At a press conference on May 24, 2007, Bush offered a short-hand version, even inviting the journalists to remember the invented history.

“As you might remember back then, we tried the diplomatic route: [U.N. Resolution] 1441 was a unanimous vote in the Security Council that said disclose, disarm or face serious consequences. So the choice was his [Hussein’s] to make. And he made a choice that has subsequently caused him to lose his life.”

Not only have Washington journalists stayed consistently silent in the face of this false history, some have even adopted Bush’s lie as their own. For instance, in a July 2004 interview, ABC’s veteran newsman Ted Koppel used it to explain why he – Koppel – thought the invasion of Iraq was justified.

“It did not make logical sense that Saddam Hussein, whose armies had been defeated once before by the United States and the Coalition, would be prepared to lose control over his country if all he had to do was say, ‘All right, U.N., come on in, check it out,’” Koppel told Amy Goodman, host of “Democracy Now.”

Of course, Hussein did tell the U.N. to “come on in, check it out.” But that was in the real world, not in the faux reality that governs modern Washington.

Bush’s Iraq lies are now entering a new political generation, seeping into Campaign 2008. At the Republican debate on June 5, 2007, former Massachusetts Gov. Mitt Romney defended Bush’s invasion on the grounds that Hussein refused to let U.N. weapons inspectors in to search for WMD.

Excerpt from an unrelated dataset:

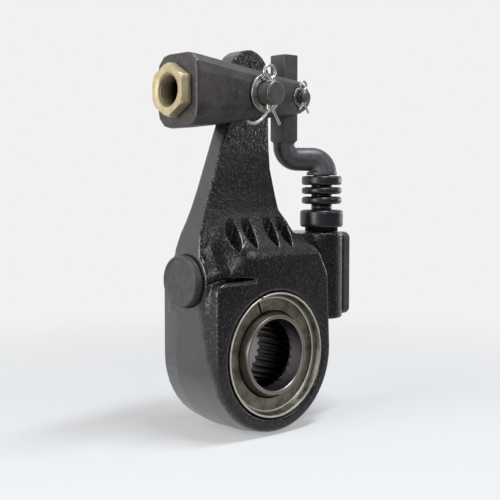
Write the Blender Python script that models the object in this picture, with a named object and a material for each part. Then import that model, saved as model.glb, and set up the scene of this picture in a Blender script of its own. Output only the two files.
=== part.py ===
"""Automatic slack adjuster for an S-cam truck brake.

A cast housing turns the camshaft through a worm and a worm wheel. The push rod's clevis swings on the
housing's arm, and its link works a rack, a pinion and a one-way clutch, which turns the worm as the
linings wear. Z runs up the arm, Y along the camshaft with the front towards -Y, and X along the worm.
The origin is the centre of the camshaft's splined hole.
"""

import math

import bmesh
import bpy
from mathutils import Matrix, Vector

MM = 0.001

# Clearances
SEAT = 0.3 * MM  # between two pieces that rest on each other
RUN = 0.3 * MM  # on the radius, between a hole and what turns or sits in it

# Worm gearing
MODULE = 2.95 * MM
WHEEL_TEETH = 21
WORM_PITCH_RADIUS = 10.275 * MM
WORM_TURNS = 3.25
GEAR_PLAY = 0.4 * MM  # on each flank
WHEEL_SIDE_PLAY = 1.2 * MM  # from the teeth's ends to the thrust faces

# Wheel hub and its spline
SPLINE_TEETH = 28
SPLINE_RADIUS = 19.05 * MM
SPLINE_DEPTH = 1.5 * MM
LEAD_IN_RADIUS = 19.4 * MM
LEAD_IN_DEPTH = 11.0 * MM
HUB_RADIUS = 23.4 * MM
HUB_LIP_RADIUS = 21.5 * MM
THRUST_DEPTH = 11.1 * MM  # from the casting's face in to where the thrust washer bears
THRUST_THICK = 1.6 * MM
SEAL_THICK = 2.9 * MM
RING_THICK = 1.5 * MM
RING_RIM_RADIUS = 33.9 * MM
RING_FLOOR_RADIUS = 31.0 * MM
RING_SPLIT = 1.6 * MM
RING_SPLIT_ANGLE = math.radians(109)

# Housing casting
HALF_WIDTH = 23.3 * MM  # half the casting's width along the camshaft
BODY_RADIUS = 41.7 * MM
BODY_DRAFT = 1.8 * MM  # how much wider the casting is at its parting line than at its faces
EDGE = 1.3 * MM
BORE_RADIUS = 34.3 * MM
BORE_CHAMFER = 1.5 * MM
TUBE_WALL = 3.6 * MM
TUBE_PROUD = 0.5 * MM
PAD_CORNER_TOP = 41.2 * MM
PAD_CORNER_RADIUS = 6.0 * MM
PAD_TOP = 54.0 * MM
PAD_RIGHT_INSET = 1.8 * MM  # of the pad's upright right edge, from BODY_RADIUS
PAD_RIGHT_CORNER = (39.5 * MM, 8.0 * MM)  # height of the corner's centre, and its radius
PAD_TOP_INSET = 8.5 * MM  # of the pad's upper right corner, likewise
SHOULDER_TOP = 64.3 * MM

# Arm
ARM_LENGTH = 139.7 * MM
ARM_HALF = 6.2 * MM
ARM_TIP_RADIUS = 14.4 * MM
ARM_TIP_RISE = 9.5 * MM  # from the pin up to the centre of the rounded tip
ARM_FLARE = 23.8 * MM  # straight part of the arm, below the pin's height plus ARM_TIP_RISE

# Rows of gills between arm and body: their places along X, and the outline of one
GILLS_X = (-22.3 * MM, -11.2 * MM, 4.4 * MM, 14.8 * MM)
GILL_WIDTH = 7.6 * MM
GILL_BOTTOM = 55.0 * MM
GILL_TOP = 75.0 * MM
GILL_LEAN = 0.17  # how far a gill leans to the right for its height
GILL_FLOOR = 8.2 * MM

# Clevis and its pins
PIN_X = -3.5 * MM
PIN_RADIUS = 6.35 * MM
PIN_END = 8.4 * MM  # how far the pin stands out of its washer
PIN_HEAD_RADIUS = 9.2 * MM
PIN_HEAD_THICK = 4.2 * MM
PIN_WASHER_RADIUS = 10.3 * MM
PIN_WASHER_THICK = 1.5 * MM
PIN_COTTER_RADIUS = 0.95 * MM
LINK_SPACING = 30.3 * MM  # from the clevis pin to the link pin
LINK_PIN_RADIUS = 3.175 * MM
LINK_PIN_END = 5.0 * MM
LINK_PIN_HEAD_RADIUS = 5.0 * MM
LINK_PIN_HEAD_THICK = 2.4 * MM
LINK_WASHER_RADIUS = 5.4 * MM
LINK_WASHER_THICK = 1.0 * MM
LINK_COTTER_RADIUS = 0.6 * MM
CLEVIS_END_X = -49.6 * MM
CLEVIS_END_ROUND = (2.2 * MM, 1.2 * MM)  # how far along and how deep the end's rounding goes
CLEVIS_END_HALF_Y = 16.8 * MM
CLEVIS_END_HALF_Z = 19.3 * MM
CLEVIS_PIN_HALF_Y = 16.5 * MM
CLEVIS_PIN_HALF_Z = 13.4 * MM
CLEVIS_TIP_HALF_Y = 12.8 * MM
CLEVIS_TIP_RADIUS = 9.6 * MM
FORK_ROOT_X = -30.0 * MM
PIN_FACE = 16.0 * MM  # spot faces of the fork, from the middle plane
LINK_FACE = 12.3 * MM
BUSHING_WALL = 1.6 * MM

# Threaded collar of the push rod
COLLAR_FLATS = 24.2 * MM
COLLAR_PROUD = 6.2 * MM
COLLAR_BORE_RADIUS = 7.4 * MM
COLLAR_SHANK_RADIUS = 11.0 * MM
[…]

If Saddam “had opened up his country to I.A.E.A. inspectors, and they’d come in and they’d found that there were no weapons of mass destruction,” the war might have been averted, Romney said.

Not surprisingly, Romney’s false statement was no more challenged by the CNN debate moderators than Bush’s earlier versions had been. By constant repetition, Bush has transformed his lie into what passes for truth in modern American politics.